New Directions in Settler Colonial and Critical Indigenous Studies

There was never a single beginning point to for the history of this place. It wasn’t Cook on a beach, it wasn’t the confiscation of land and storming of Parihaka, it wasn’t Gallipoli, it wasn’t the pushing apart of primordial parents, it wasn’t goldfields, it wasn’t the arrival of waka, it wasn’t a lovers’ tiff between mountains, it wasn’t a boat full of influenza docking in Samoa, it wasn’t the Treaty, it wasn’t (certain) women getting the vote, it wasn’t a fished-up fish. It was all of these. It was all of these and more besides.

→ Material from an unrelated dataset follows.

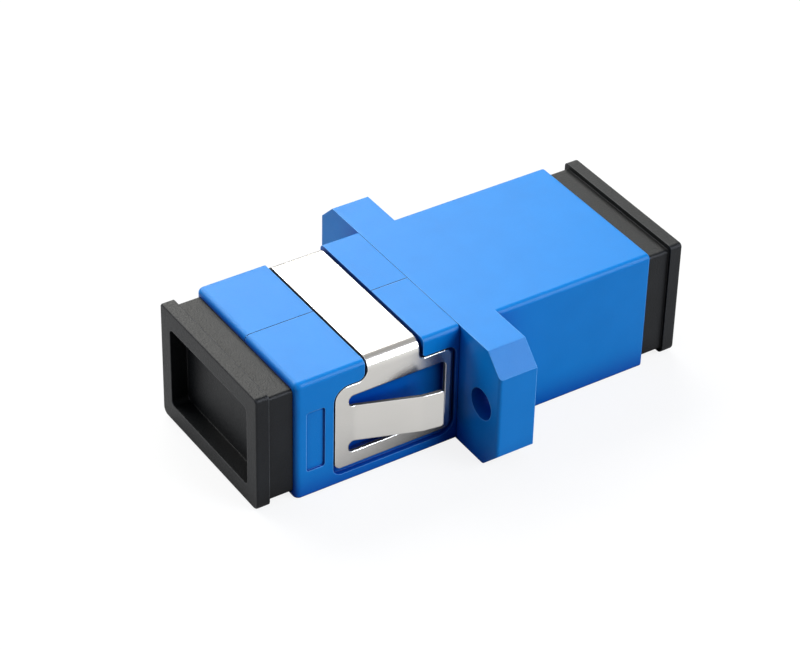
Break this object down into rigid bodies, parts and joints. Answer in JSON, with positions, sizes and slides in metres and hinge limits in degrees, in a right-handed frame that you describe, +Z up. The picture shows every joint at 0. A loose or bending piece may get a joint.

Alice Te Punga Somerville, ‘Two Hundred and Fifty Ways to Start an Essay About Captain Cook’.
‘Our colonial experience traps us in the project of modernity. There can be no ‘postmodern’ for us until we have settled some business of the modern.’
Linda Tuihiwai Smith, Decolonizing Methodologies.
Entangled Modernities will take place at the University of Kent on September the 11th and 12th, 2020. It will bring together scholars from across the world to consider new directions in Critical Indigenous and Settler Colonial Studies, with a particular focus on the 18th and 19th centuries. View the full CFP.
Keynote Speaker:
Alice Te Punga Somerville, The University of Waikato
To register to attend this digital event, please go to the conference eventbrite page via this link.
Conference schedule can be found here.
Abstracts can be found here.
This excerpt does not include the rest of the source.